La venta de las localidades apenas alcanzó para cubrir los gastos de la producción. Esto implicó que los músicos contratados fueran insuficientes e inexpertos. Diversos críticos lo hicieron patente días después por la prensa local. Así, podía leerse: “Imposible diferenciar dinámicas y matices, además, los músicos estaban muy desafinados”. Otro afirmaba: “La música de Beethoven grandiosa, pero los músicos de muy mala calidad”. Uno más escribió: “Los violinistas dejaban cínicamente sus arcos en el piso, saltándose pasaje tras pasaje y cuando las sopranos no alcanzaban las notas altas, simplemente dejaban de cantar”.

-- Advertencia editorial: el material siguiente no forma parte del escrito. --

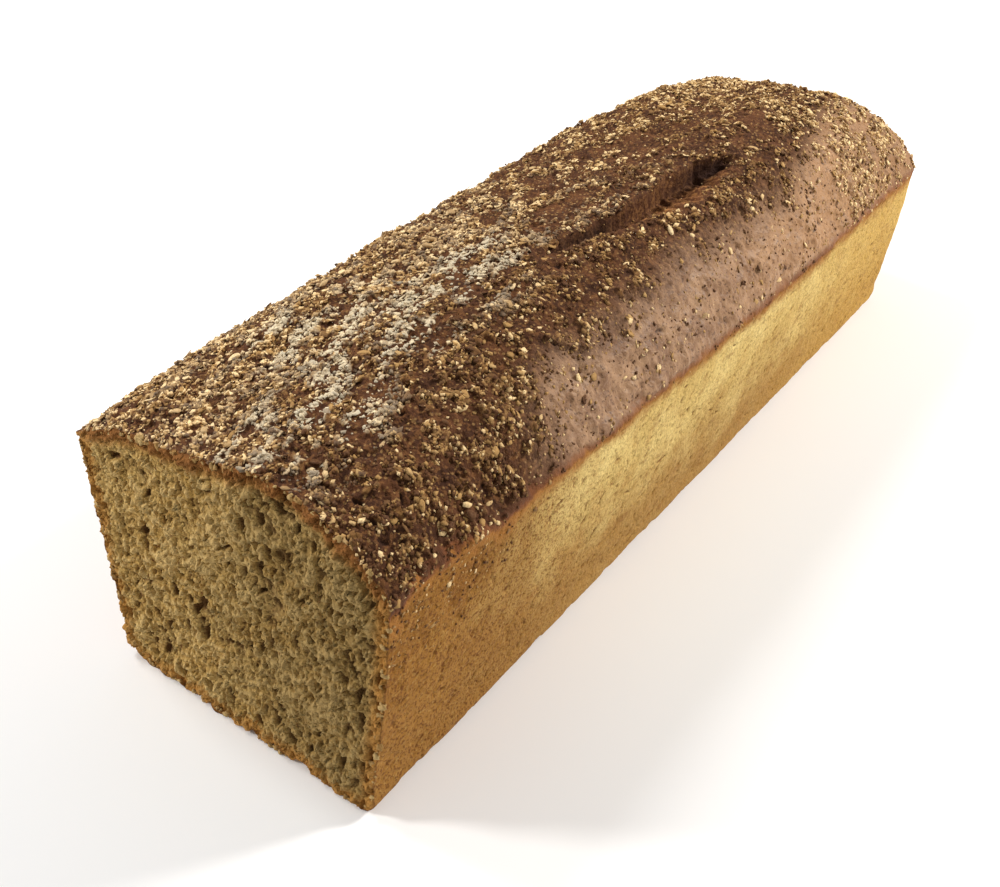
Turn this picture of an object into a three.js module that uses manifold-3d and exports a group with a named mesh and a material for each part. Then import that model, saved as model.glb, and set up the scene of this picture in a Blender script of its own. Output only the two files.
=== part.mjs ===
// Tin loaf: one piece of bread, baked in a long tin and cut across at one end.
//
// Millimetres, +Z up. The loaf lies along Y, with its cut face towards -Y and its rounded end towards
// +Y. The origin is at the middle of its box in X and Y, on the surface that it rests on.
//
// The outside is a stack of U-shaped rings. Each ring starts at the right edge of the cut face, runs
// round the far end and comes back to the left edge. The rings climb from the flat base round its
// edge, up the leaning side walls to the crust line, and then close in over the domed top to a ridge.
// One groove, where the crust tore open in the oven, is cut out of the top.

import * as THREE from 'three';
import { mergeVertices } from 'three/addons/utils/BufferGeometryUtils.js';
import Module from 'manifold-3d';

const { clamp, degToRad, lerp } = THREE.MathUtils;

// The tin: its opening, its floor and the lean of its walls
const LENGTH = 338; // from the cut, at the base, to the far end at the crust line
const CRUST_WIDTH = 112; // across the crust line at the cut
const BASE_WIDTH = 96;
const BASE_SHORTER = 5; // how much the far end leans out between the base and the crust line
const CRUST_CORNER = 20; // plan radius of the two far corners at the crust line
const BASE_CORNER = 10; // and at the base
const BASE_EDGE = 5; // radius between the base and the walls
const SIDE_BULGE = 1.5; // how far the crust line bows out half way along
const WALL_BULGE = 0.7; // how far a side wall bows out half way up
const END_BOW = 4; // how far the far end bows out in plan
const END_BULGE = 2; // and half way up

// The knife leaned back: the cut face runs this far along the loaf for each millimetre up
const CUT_LEAN = 0.09;
const CUT_REACH = 60; // how far along the loaf the rings are shifted to meet the cut

// The crust line, where the pale walls meet the dark top
const CRUST_LINE_CUT = 74; // its height at the cut
const CRUST_LINE_END = 63; // and at the far end
const CRUST_LINE_SAG = 2; // and how far it sags in between

// The domed top
const RIDGE = [89, 99.5, 101, 100.5, 84]; // heights at even steps, out to where it meets the far end
const RIDGE_SETBACK = 57; // the rings close in on a line that stops this far short of the far end
const DOME_FULLNESS = 3.45; // a higher number gives a flatter top
const DOME_SHOULDER = 1.2; // a higher number gives a steeper shoulder
const DOME_SKEW_CUT = 3; // at the cut, the right half rises and the left half sinks by this much
const DOME_SKEW_END = 1; // and at the far end

// The tear in the top crust is cut with an ellipsoid
const TEAR_CENTRE = new THREE.Vector3(24.5, -3, 103);
const TEAR_SIZE = new THREE.Vector3(14, 98, 18);
const TEAR_TURN = degToRad(-7); // its far end points a little to the right

// Steps of the faceted surface
const SIDE_STEPS = 18;
const CORNER_STEPS = 7;
const END_STEPS = 6;
const EDGE_STEPS = 3;
const WALL_STEPS = 5;
const DOME_STEPS = 12;
const TEAR_STEPS = 24;

// The height of a smooth line through evenly spaced heights, at a share of its length. Beyond each end
// the heights are taken to run on straight.
function smoothLine(heights, share) {
  const last = heights.length - 1;
  const padded = [2 * heights[0] - heights[1], ...heights, 2 * heights[last] - heights[last - 1]];
  const place = clamp(share, 0, 1) * last;
  const i = Math.min(Math.floor(place), last - 1);
  const [before, from, to, after] = padded.slice(i, i + 4);
  const t = place - i;
  const leaving = (to - before) / 2;
  const arriving = (after - from) / 2;
  const curve = 2 * (from - to) + leaving + arriving;
  const bend = 3 * (to - from) - 2 * leaving - arriving;
  return ((curve * t + bend) * t + leaving) * t + from;
}

// The columns that each ring crosses: the side, the stretch of the outline and how far along it is.
function makeColumns() {
  const right = [];
  const add = (stretch, along) => right.push({ side: 1, stretch, along });
  for (let k = 0; k < SIDE_STEPS; k++) add('wall', k / SIDE_STEPS);
  for (let k = 0; k < CORNER_STEPS; k++) add('corner', k / CORNER_STEPS);
  for (let k = 0; k <= END_STEPS; k++) add('end', k / END_STEPS);
  const left = right.slice(0, -1).reverse();
  return [...right, ...left.map((column) => ({ ...column, side: -1 }))];
}

// A point of the outline seen from above, with y counted from the cut. It is the base's outline at
// rise 0 and the crust line's at rise 1, drawn in by inset.
function outlinePoint({ side, stretch, along }, rise, inset) {
  const half = lerp(BASE_WIDTH, CRUST_WIDTH, rise) / 2 - inset;
  const length = LENGTH - END_BOW - BASE_SHORTER * (1 - rise) - inset;
  const corner = lerp(BASE_CORNER, CRUST_CORNER, rise) - inset;
  const turn = (along * Math.PI) / 2;
  let x = half;
  let y = (length - corner) * along;
  if (stretch === 'corner') {
    x = half - corner + corner * Math.cos(turn);
    y = length - corner + corner * Math.sin(turn);
  } else if (stretch === 'end') {
    x = (half - corner) * (1 - along);
    y = length;
  }
  const atEnd = clamp((y - length + corner) / corner, 0, 1);
  const halfWayUp = Math.sin(Math.PI * rise);
  const bulge = SIDE_BULGE * rise * Math.sin((Math.PI * y) / length) + WALL_BULGE * halfWayUp;
  return {
    x: side * x * (1 + bulge / half),
    y: y + END_BOW * atEnd ** 2 * (1 - (x / half) ** 2) + END_BULGE * halfWayUp * atEnd,
  };
}

// The rings are square to the loaf, so near the cut they are shifted along it to meet the cut.
function meetCut(x, y, z) {
  return [x, y + CUT_LEAN * z * clamp(1 - y / CUT_REACH, 0, 1), z];
}

function crustHeight(y) {
  const share = y / LENGTH;
  return lerp(CRUST_LINE_CUT, CRUST_LINE_END, share) - CRUST_LINE_SAG * Math.sin(Math.PI * share);
}

// A point on the rounded edge below the wall: turn runs from 0 at the base to a right angle.
function edgePoint(column, turn) {
  const z = BASE_EDGE * (1 - Math.cos(turn));
  const inset = BASE_EDGE * (1 - Math.sin(turn));
  const { x, y } = outlinePoint(column, z / CRUST_LINE_CUT, inset);
  return meetCut(x, y, z);
}

// A point on the wall: climb runs from 0 above the rounded edge to 1 at the crust line.
function wallPoint(column, climb) {
  const { x, y } = outlinePoint(column, lerp(BASE_EDGE / CRUST_LINE_CUT, 1, climb), 0);
  return meetCut(x, y, lerp(BASE_EDGE, crustHeight(y), climb));
}

// A point on the top: closing runs from 0 at the crust line to 1 on the ridge.
function domePoint(column, closing) {
  const edge = outlinePoint(column, 1, 0);
  const x = edge.x * (1 - closing);
  const y = lerp(edge.y, Math.min(edge.y, LENGTH - RIDGE_SETBACK), closing);
  const share = y / LENGTH;
  const swell = (1 - (1 - closing) ** DOME_FULLNESS) ** (1 / DOME_SHOULDER);
  const level = lerp(crustHeight(y), smoothLine(RIDGE, share), swell);
  const skew = (lerp(DOME_SKEW_CUT, DOME_SKEW_END, share) * edge.x) / (CRUST_WIDTH / 2);
  return meetCut(x, y, level + skew * 4 * closing * (1 - closing));
}

// Every ring from the edge of the flat base to the ridge.
function makeRings(columns) {
  const rings = [];
  const add = (place, share) => rings.push(columns.map((column) => place(column, share)));
  for (let k = 0; k <= EDGE_STEPS; k++) add(edgePoint, ((k / EDGE_STEPS) * Math.PI) / 2);
  for (let k = 1; k <= WALL_STEPS; k++) add(wallPoint, k / WALL_STEPS);
  for (let k = 1; k <= DOME_STEPS; k++) add(domePoint, (k / DOME_STEPS) ** 1.5); // closest at the shoulder
  return rings;
}

// A closed mesh from rings of the same number of points, with the base and the cut face filled in by
// strips between the right and left halves. Faces that close up to nothing on the ridge are left out.
function loafGeometry() {
  const columns = makeColumns();
  const rings = makeRings(columns);
  const count = columns.length;
  const positions = rings.flat(2);
  const faces = [];
  const add = (a, b, c) => faces.push(a, b, c);
  const at = (ring, column) => ring * count + column;
  for (let r = 0; r < rings.length - 1; r++) {
    for (let c = 0; c < count - 1; c++) {
      add(at(r, c), at(r, c + 1), at(r + 1, c + 1));
      add(at(r, c), at(r + 1, c + 1), at(r + 1, c));
    }
    add(at(r, 0), at(r + 1, 0), at(r + 1, count - 1));
    add(at(r, 0), at(r + 1, count - 1), at(r, count - 1));
  }
  for (let c = 0; c < (count - 1) / 2; c++) {
    add(at(0, c), at(0, count - 1 - c), at(0, count - 2 - c));
    add(at(0, c), at(0, count - 2 - c), at(0, c + 1));
  }
  const geometry = new THREE.BufferGeometry();
  geometry.setAttribute('position', new THREE.Float32BufferAttribute(positions, 3));
  geometry.setIndex(faces);
  return withoutEmptyFaces(mergeVertices(geometry, 1e-3));
}

function withoutEmptyFaces(geometry) {
  const kept = [];
  const index = geometry.index.array;
  for (let i = 0; i < index.length; i += 3) {
    const [a, b, c] = index.slice(i, i + 3);
    if (a !== b && b !== c && c !== a) kept.push(a, b, c);
  }
  geometry.setIndex(kept);
  return geometry;
}

function tearGeometry() {
  const ball = new THREE.SphereGeometry(0.5, TEAR_STEPS, TEAR_STEPS / 2);
  ball.deleteAttribute('normal');
  ball.deleteAttribute('uv');
  const tear = withoutEmptyFaces(mergeVertices(ball, 1e-5));
  tear.rotateX(Math.PI / 2); // its poles point along the loaf
  tear.scale(TEAR_SIZE.x, TEAR_SIZE.y, TEAR_SIZE.z);
  tear.rotateZ(TEAR_TURN);
  tear.translate(TEAR_CENTRE.x, TEAR_CENTRE.y, TEAR_CENTRE.z);
  return tear;
}

function toSolid(wasm, geometry) {
  const vertProperties = new Float32Array(geometry.attributes.position.array);
  const triVerts = new Uint32Array(geometry.index.array);
  return new wasm.Manifold(new wasm.Mesh({ numProp: 3, vertProperties, triVerts }));
}

function toGeometry(solid) {
  const mesh = solid.getMesh();
  const geometry = new THREE.BufferGeometry();
  geometry.setAttribute('position', new THREE.BufferAttribute(mesh.vertProperties, 3));
  geometry.setIndex(new THREE.BufferAttribute(mesh.triVerts, 1));
  return geometry;
}

const wasm = await Module();
wasm.setup();

const whole = loafGeometry();
whole.computeBoundingBox();
whole.translate(0, -(whole.boundingBox.min.y + whole.boundingBox.max.y) / 2, 0);
const torn = toGeometry(toSolid(wasm, whole).subtract(toSolid(wasm, tearGeometry())));
torn.computeVertexNormals();

const crust = new THREE.MeshStandardMaterial({ color: 0x8f5f3a, roughness: 0.85, metalness: 0 });
const loaf = new THREE.Mesh(torn, crust);
loaf.name = 'loaf';

const tinLoaf = new THREE.Group();
tinLoaf.add(loaf);

export default tinLoaf;
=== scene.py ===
"""The looks of a tin loaf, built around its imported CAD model.

The loaf is one closed mesh: a shell round the sides and over the top, the cut face and the base. Height
maps and noise push its surface in and out for pores, pits, wrinkles and the tear. Bran, grit, kernels
and crumbs are meshes of many small pieces that sit on it.

Shape code works in millimetres. x and z are the frame's own, and y is counted from the cut, at the base.
"""

import math

import bpy
import numpy as np
from mathutils import Matrix, Vector
from mathutils.geometry import delaunay_2d_cdt


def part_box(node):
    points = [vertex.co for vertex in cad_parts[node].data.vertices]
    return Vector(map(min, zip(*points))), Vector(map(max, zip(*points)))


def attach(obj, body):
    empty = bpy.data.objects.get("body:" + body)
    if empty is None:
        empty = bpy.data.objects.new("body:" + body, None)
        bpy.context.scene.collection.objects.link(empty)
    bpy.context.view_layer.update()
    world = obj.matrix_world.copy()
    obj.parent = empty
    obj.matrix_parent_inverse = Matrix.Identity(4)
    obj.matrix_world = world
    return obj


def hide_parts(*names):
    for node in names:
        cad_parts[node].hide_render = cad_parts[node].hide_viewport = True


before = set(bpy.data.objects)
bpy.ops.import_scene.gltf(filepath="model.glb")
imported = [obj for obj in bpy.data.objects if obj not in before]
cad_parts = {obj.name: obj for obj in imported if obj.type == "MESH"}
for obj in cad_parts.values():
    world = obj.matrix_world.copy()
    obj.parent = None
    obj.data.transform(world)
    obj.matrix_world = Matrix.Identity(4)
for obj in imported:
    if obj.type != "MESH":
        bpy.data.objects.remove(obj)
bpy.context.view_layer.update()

MM = 0.001
CUT_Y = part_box("loaf")[0][1]  # metres, in the frame

# The loaf's form, as the CAD model has it
LENGTH = 338
CRUST_WIDTH = 112
BASE_WIDTH = 96
BASE_SHORTER = 5
CRUST_CORNER = 20
BASE_CORNER = 10
BASE_EDGE = 5
SIDE_BULGE = 1.5
WALL_BULGE = 0.7
END_BOW = 4
END_BULGE = 2
CUT_LEAN = 0.09
CUT_REACH = 60
CRUST_LINE_CUT = 74
CRUST_LINE_END = 63
CRUST_LINE_SAG = 2
RIDGE = [89, 99.5, 101, 100.5, 84]  # heights, at even steps from the cut to the far end
RIDGE_SETBACK = 57
DOME_FULLNESS = 3.45
DOME_SHOULDER = 1.2
DOME_SKEW_CUT = 3
DOME_SKEW_END = 1
DOME_ARC = 68  # from the crust line over the top to the ridge, about
WALL_HEIGHT = CRUST_LINE_CUT - BASE_EDGE

SINK = 0.9  # the crust lies this far inside that form, so that the bran on it reaches it

# The fine mesh
SHELL_PITCH = 0.5
CUT_PITCH = 0.32
BASE_PITCH = 1.2
RIDGE_SPREAD = 40  # the shell's columns end on the ridge, up to this far short of the far end
DOME_CROWDING = 1.3  # above 1, the dome's rows crowd towards the crust line

# The tear: its edges (x) and its depth, at even steps from TEAR_START to TEAR_END (y)
TEAR_START = 117
TEAR_END = 212
TEAR_LEFT = [16.9, 18.0, 19.6, 20.2, 19.8, 21.2, 29.0]
TEAR_RIGHT = [18.8, 23.5, 28.5, 32.0, 34.5, 33.0, 29.8]
TEAR_DEPTH = [4.0, 7.0, 7.0, 7.0, 7.0, 6.5, 2.0]
TEAR_STEPS = np.linspace(TEAR_START, TEAR_END, len(TEAR_LEFT))

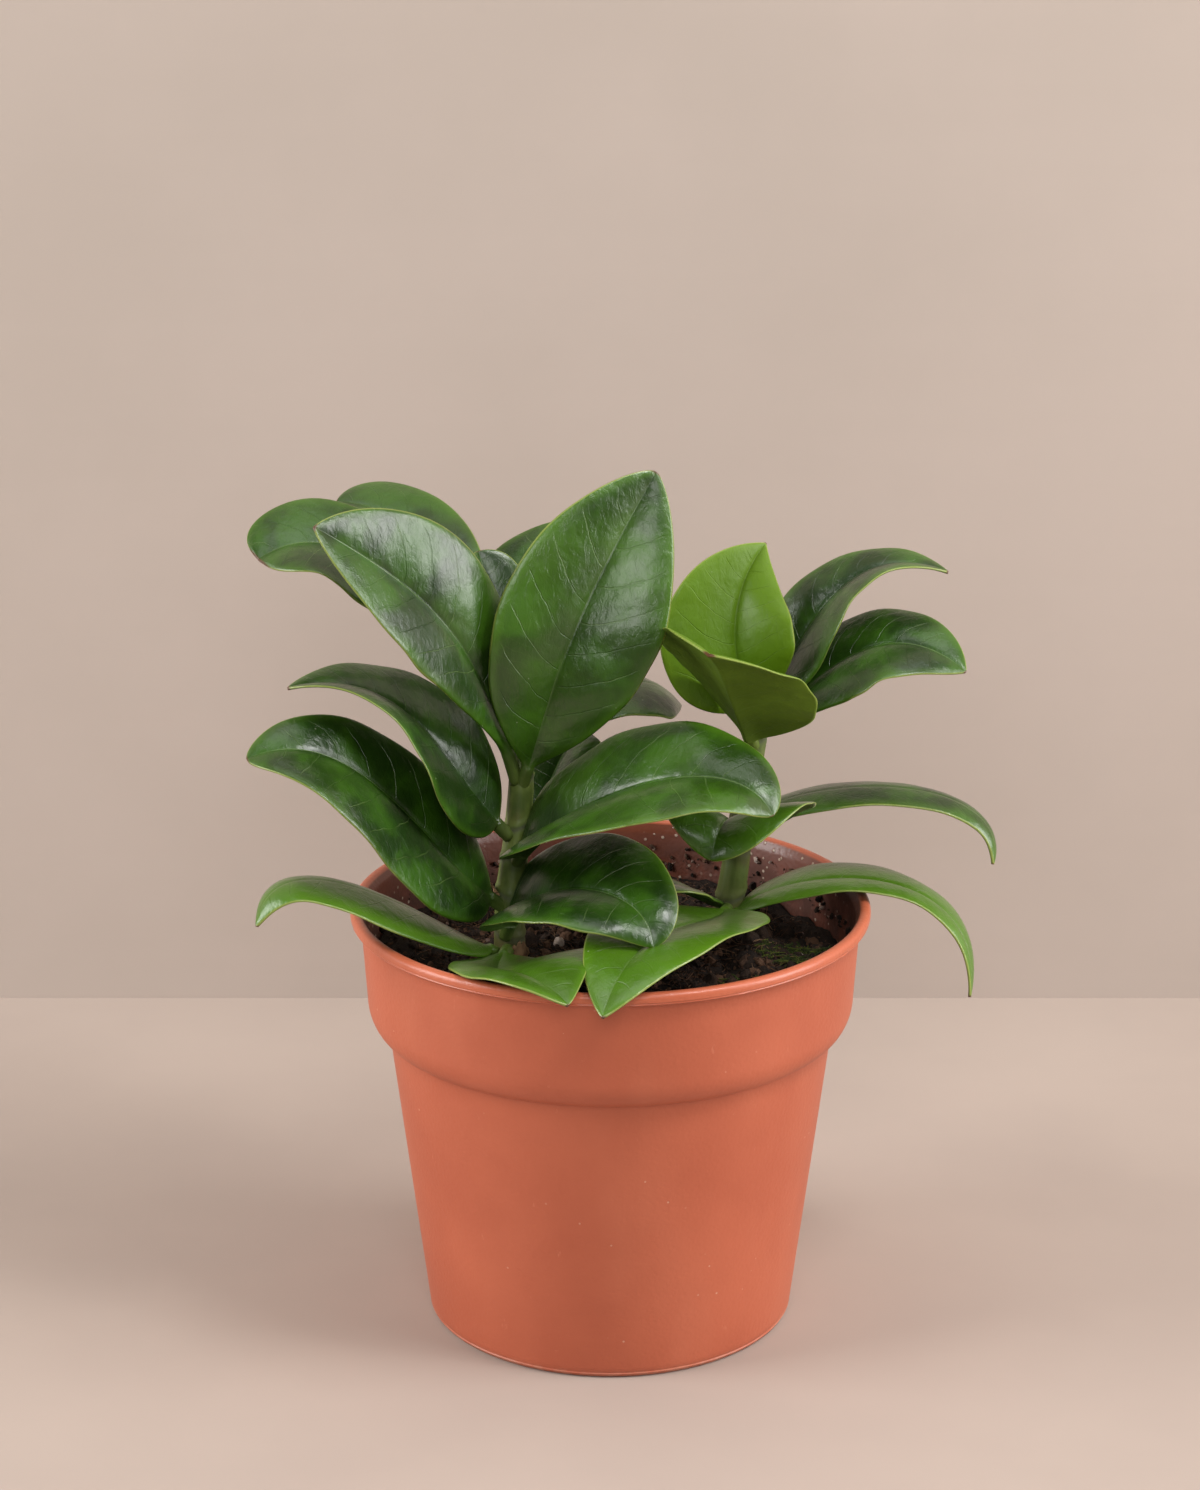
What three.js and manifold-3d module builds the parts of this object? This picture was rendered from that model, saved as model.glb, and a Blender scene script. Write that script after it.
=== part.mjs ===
// A leafy house plant with two upright stems, growing in a moulded plastic nursery pot.
// Millimetres, +Z up. Origin: centre of the pot's underside. X runs to the right, Y to the back.
import * as THREE from "three";
import { mergeVertices } from "three/addons/utils/BufferGeometryUtils.js";
import Module from "manifold-3d";

const wasm = await Module();
wasm.setup();

// ---- driving dimensions ----
const POT_HEIGHT = 108.7;
const LIP_RADIUS = 65;
const LIP_DEPTH = 3;
const BAND_TOP_RADIUS = 62.4;
const BAND_FOOT_RADIUS = 61;
const BAND_FOOT_HEIGHT = 85;
const BODY_TOP_RADIUS = 55.9;
const BODY_TOP_HEIGHT = 77;
const BODY_FOOT_RADIUS = 46.5;
const FOOT_EDGE = 1.6;
const WALL = 1.3;
const FLOOR = 1.8;
const DRAIN_COUNT = 8;
const DRAIN_RADIUS = 4;
const DRAIN_CIRCLE = 31;
const POT_SEGMENTS = 48;

const SOIL_EDGE_HEIGHT = 94;
const SOIL_CROWN_HEIGHT = 97.5;
const SOIL_SEGMENTS = 32;
const FIT_GAP = 0.3;
const LEAF_GAP = 0.6;

const LEAF_THICKNESS = 1.2;
const STALK_RADIUS = 1.7;
const TIP_RADIUS = 0.4;
const STALK_SHARE = 0.08;
const BLADE_STEPS = 9;
const STEM_SIDES = 12;

// ---- the two stems: points up the middle and the radius at each ----
const STEMS = {
  left: {
    name: "stem_left",
    points: [[-25, -8, 84], [-25, -8, 100], [-25, -8, 113], [-23, -5, 128], [-22, -4, 141], [-22, -1, 152]],
    radii: [3.4, 3.9, 3.5, 3.3, 3.1, 2.2],
  },
  right: {
    name: "stem_right",
    points: [[30, 17, 84], [30, 17, 98], [32, 17, 112], [33, 17, 122], [35, 17, 136], [38, 17, 151]],
    radii: [3.4, 3.9, 3.5, 3.3, 3, 2.2],
  },
};

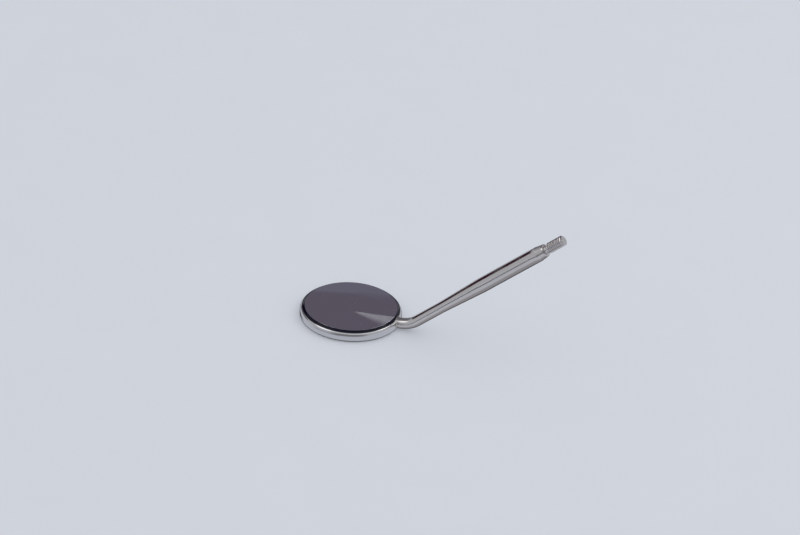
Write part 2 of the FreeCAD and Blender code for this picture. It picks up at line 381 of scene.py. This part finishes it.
def glass_finish():
    """Blue-black glossy glass edge, with ground-in roughness and tiny chips."""
    material, tree, shader = new_material(
        "dark_glass_edge", Base_Color=(0.006, 0.006, 0.016, 1), Roughness=0.06, IOR=1.5,
        Specular_IOR_Level=0.12,
    )
    where = add_node(tree, "ShaderNodeTexCoord").outputs["Object"]
    ground = noise_value(tree, where, 6000.0, 4.0)
    broad = noise_value(tree, where, 320.0, 2.0)
    colour = mix_colours(tree, broad, (0.003, 0.003, 0.010), (0.008, 0.008, 0.022))
    tree.links.new(colour, shader.inputs["Base Color"])
    tree.links.new(ramp(tree, ground, 0.35, 0.75, 0.03, 0.22), shader.inputs["Roughness"])
    add_bump(tree, shader, ground, 0.15, 0.00001)
    return material


glass_outline = [(0, glass_low.z), (glass_radius - arris, glass_low.z), (glass_radius, glass_low.z + arris)]
glass_outline += [(glass_radius, glass_top - bevel)]
glass_outline += [(face_radius + bevel_support, glass_top - bevel_support)]
glass_outline += arc(face_radius - arris_inset, glass_top - arris, arris, 45, 90, 5)
glass_outline += [(0, glass_top)]
glass = piece_from(lathe(glass_outline), "bevelled_glass", glass_finish(), sharp=8.0)
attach(glass, "root")
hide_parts("mirror_glass")

# ---------------------------------------------------------------- reflective coating
# A metal film on the front of the glass, so the image has no second ghost.  It is
# the mirror itself: bright, cool, with wipe marks, hairlines and a little dust.

film_low, film_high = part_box("reflective_coating")
film_radius = film_high.x
film_top = film_high.z
film_edge = 0.8 * (film_top - film_low.z)
smear_start = Vector((0.3, -2.3, 0)) * MM
smear_end = Vector((10.2, -0.35, 0)) * MM
smear_width = 5.8 * MM
smear_least = 0.2 * MM
smear_waver = 0.5 * MM
smear_strength = 0.31


def add_smear(tree, where):
    """A dried wipe mark: a fan that widens across the face, with one crisp side."""
    way = (smear_end - smear_start).normalized()
    reach_node = add_node(tree, "ShaderNodeVectorMath", {0: where}, operation="SUBTRACT")
    reach_node.inputs[1].default_value = smear_start
    wave = noise_value(tree, where, 260.0, 2.0)
    dots = []
    for direction in (way, Vector((way.y, -way.x, 0))):
        dot = add_node(tree, "ShaderNodeVectorMath", {0: reach_node.outputs[0]}, operation="DOT_PRODUCT")
        dot.inputs[1].default_value = direction
        dots.append(dot.outputs["Value"])
    along, across = dots
    length = (smear_end - smear_start).length
    across = math_node(tree, "ADD", across, math_node(tree, "MULTIPLY", wave, smear_waver))
    width = math_node(tree, "MULTIPLY", along, smear_width / length)
    share = math_node(tree, "DIVIDE", across, math_node(tree, "MAXIMUM", width, smear_least))
    crisp = ramp(tree, across, 0.10 * MM, 0.45 * MM)
    fading = ramp(tree, share, 1.2, 0.35)
    starts = ramp(tree, along, 0.0, 0.3 * length)
    mask = math_node(tree, "MULTIPLY", math_node(tree, "MULTIPLY", crisp, fading), starts)
    return math_node(tree, "MULTIPLY", mask, ramp(tree, wave, 0.2, 0.7, 0.55, 1.0))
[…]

Escondido en la penumbra, el violinista Michael Umlauf dirigió la sinfonía completamente, sin que Beethoven se percatara de ello. El maestro siempre pensó que él era quien dirigía a la orquesta. Se dice que cerraba los ojos en un gesto de introspección pura y trascendente mientras la obra se desarrollaba. Él la escuchaba en su interior, sin embargo, no era lo que la orquesta producía.
A pesar de todo lo anterior, al finalizar la sinfonía, el público lo ovacionó de pie. Todos estaban eufóricos, menos una persona: Beethoven. Llevando su tiempo interno, él aún no terminaba su obra. La escuchaba su espíritu, pero no sus oídos. Desgraciadamente tampoco fue capaz de oír la tremenda ovación que sobre él se cernía. Con lágrimas en los ojos, la cantante Carolyn Unger lo tomó del hombro para voltearlo y fue hasta ese momento que pudo darse cuenta de la alegría y euforia del público asistente. Beethoven lloró dulcemente.
Esa fue la primera interpretación, pero ¿qué pasó en la segunda presentación de la Novena Sinfonía? Resultó mucho peor.
Quince días después hacía un día soleado maravilloso en la capital austriaca y los vieneses por nada del mundo se permitirían irse a encerrar a un teatro. El recinto estaba a la mitad y la venta de los boletos tampoco cubría los gastos. La sinfonía más importante de la historia había fracasado.
Años después de la muerte de Beethoven, en 1827, esta pieza se mandó prácticamente a la congeladora, sobre todo por considerársele muy difícil y larga. No fue sino hasta la segunda mitad del siglo XIX que Wagner la tomó en sus manos.
Pasaron los años y, habiendo sido rescatada del olvido, la Novena sinfonía apareció en los escenarios más inverosímiles y en condiciones contradictorias. Los nazis, por ejemplo, consideraban a Beethoven como un verdadero símbolo de la pureza de raza aria. “Quien conozca las raíces ideológicas del nazismo, se dará cuenta que Beethoven porta y proyecta su esencia en su música”, escribió el ideólogo Alfred Rosenberg. En 1938, los nazis aseguraban que la Novena sinfonía representaba como ninguna otra “la gran música del pasado alemán”. Un dato interesante es que durante la Segunda Guerra Mundial, la Novena fue la pieza sinfónica más interpretada en Alemania.
Como parte del aparato populista, Paul Joseph Goebbels, ministro nazi de Propaganda, organizaría un concierto para celebrar el cumpleaños de Hitler. El programa incluía la Novena de Beethoven interpretada por la Filarmónica de Berlín bajo la dirección del gran Wilhelm Furtwängler. El festejado no pudo asistir, pero lo que no faltó fue el discurso de Goebbels asegurando que “todos los hombres serán hermanos…”, todos menos los judíos, los negros y muchos otros.
Por su parte, el camarada Stalin afirmaba categóricamente que la Novena sinfonía era “la música adecuada para las masas”. Incluso Beethoven llegó a China, siendo declarado como un “revolucionario original”. Para 1959, la República Popular China celebraba su décimo aniversario con la Novena sinfonía interpretada por la Orquesta Filarmónica de China, cantando los versos de poeta Schiller en chino mandarín.
En 1989 se celebraría la caída del Muro de Berlín y la apertura de la Puerta de Brandemburgo con esta misma pieza, esta vez dirigida por Leonard Bernstein. Llama poderosamente la atención que la Oda a la alegría fue modificada a su idea original, sustituyendo la palabra Freude, por Freiheit: libertad.
Hoy día, la Novena sinfonía de Beethoven es el himno de la Unión Europea, sin embargo, y más allá de su contexto occidental, esta obra encarna el perdón mismo. Ese perdonarse por ser únicamente en lo individual finito y, al mismo tiempo, una invitación a ser “con y en el otro”.